Records shown -
————————

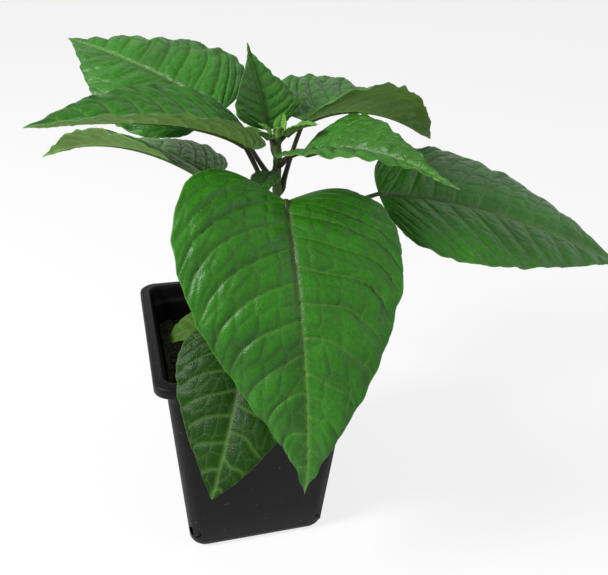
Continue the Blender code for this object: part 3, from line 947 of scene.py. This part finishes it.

————————

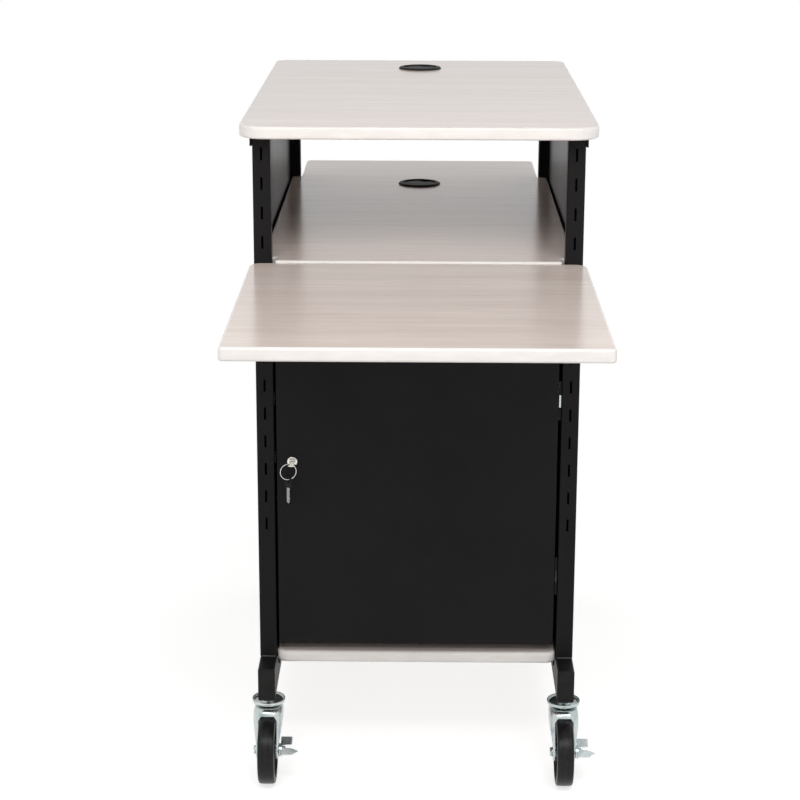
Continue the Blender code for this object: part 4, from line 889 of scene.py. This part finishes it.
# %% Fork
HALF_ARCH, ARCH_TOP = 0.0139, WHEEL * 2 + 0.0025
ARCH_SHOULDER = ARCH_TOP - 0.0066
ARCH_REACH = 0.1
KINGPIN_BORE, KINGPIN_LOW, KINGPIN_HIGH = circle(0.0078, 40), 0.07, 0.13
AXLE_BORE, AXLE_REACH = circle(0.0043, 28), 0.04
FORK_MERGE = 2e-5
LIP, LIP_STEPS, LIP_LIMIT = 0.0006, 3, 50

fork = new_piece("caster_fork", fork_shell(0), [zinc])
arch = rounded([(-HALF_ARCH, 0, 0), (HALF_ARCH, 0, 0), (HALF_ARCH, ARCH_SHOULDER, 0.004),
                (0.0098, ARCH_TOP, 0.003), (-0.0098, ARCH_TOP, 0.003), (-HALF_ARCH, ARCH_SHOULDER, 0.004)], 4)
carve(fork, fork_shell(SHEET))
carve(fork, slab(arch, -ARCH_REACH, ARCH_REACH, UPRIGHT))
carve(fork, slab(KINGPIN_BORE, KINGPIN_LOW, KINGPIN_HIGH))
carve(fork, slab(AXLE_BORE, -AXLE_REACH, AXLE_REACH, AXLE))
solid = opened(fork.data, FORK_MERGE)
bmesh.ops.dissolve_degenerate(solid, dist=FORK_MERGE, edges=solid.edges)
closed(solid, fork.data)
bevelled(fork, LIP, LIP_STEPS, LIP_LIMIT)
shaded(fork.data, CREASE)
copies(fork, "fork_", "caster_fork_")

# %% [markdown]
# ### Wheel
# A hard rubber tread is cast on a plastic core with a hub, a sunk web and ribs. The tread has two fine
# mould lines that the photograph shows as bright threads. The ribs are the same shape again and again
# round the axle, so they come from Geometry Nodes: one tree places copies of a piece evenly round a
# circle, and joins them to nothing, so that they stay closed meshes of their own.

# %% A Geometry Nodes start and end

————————

Directions for this task - Return only the part of the records above that opens with the line containing "Continue the Blender code for this object: part 4, from" and closes with the line containing "# circle, and", ends included.

Final result -
Continue the Blender code for this object: part 4, from line 889 of scene.py. This part finishes it.
# %% Fork
HALF_ARCH, ARCH_TOP = 0.0139, WHEEL * 2 + 0.0025
ARCH_SHOULDER = ARCH_TOP - 0.0066
ARCH_REACH = 0.1
KINGPIN_BORE, KINGPIN_LOW, KINGPIN_HIGH = circle(0.0078, 40), 0.07, 0.13
AXLE_BORE, AXLE_REACH = circle(0.0043, 28), 0.04
FORK_MERGE = 2e-5
LIP, LIP_STEPS, LIP_LIMIT = 0.0006, 3, 50

fork = new_piece("caster_fork", fork_shell(0), [zinc])
arch = rounded([(-HALF_ARCH, 0, 0), (HALF_ARCH, 0, 0), (HALF_ARCH, ARCH_SHOULDER, 0.004),
                (0.0098, ARCH_TOP, 0.003), (-0.0098, ARCH_TOP, 0.003), (-HALF_ARCH, ARCH_SHOULDER, 0.004)], 4)
carve(fork, fork_shell(SHEET))
carve(fork, slab(arch, -ARCH_REACH, ARCH_REACH, UPRIGHT))
carve(fork, slab(KINGPIN_BORE, KINGPIN_LOW, KINGPIN_HIGH))
carve(fork, slab(AXLE_BORE, -AXLE_REACH, AXLE_REACH, AXLE))
solid = opened(fork.data, FORK_MERGE)
bmesh.ops.dissolve_degenerate(solid, dist=FORK_MERGE, edges=solid.edges)
closed(solid, fork.data)
bevelled(fork, LIP, LIP_STEPS, LIP_LIMIT)
shaded(fork.data, CREASE)
copies(fork, "fork_", "caster_fork_")

# %% [markdown]
# ### Wheel
# A hard rubber tread is cast on a plastic core with a hub, a sunk web and ribs. The tread has two fine
# mould lines that the photograph shows as bright threads. The ribs are the same shape again and again
# round the axle, so they come from Geometry Nodes: one tree places copies of a piece evenly round a
# circle, and joins them to nothing, so that they stay closed meshes of their own.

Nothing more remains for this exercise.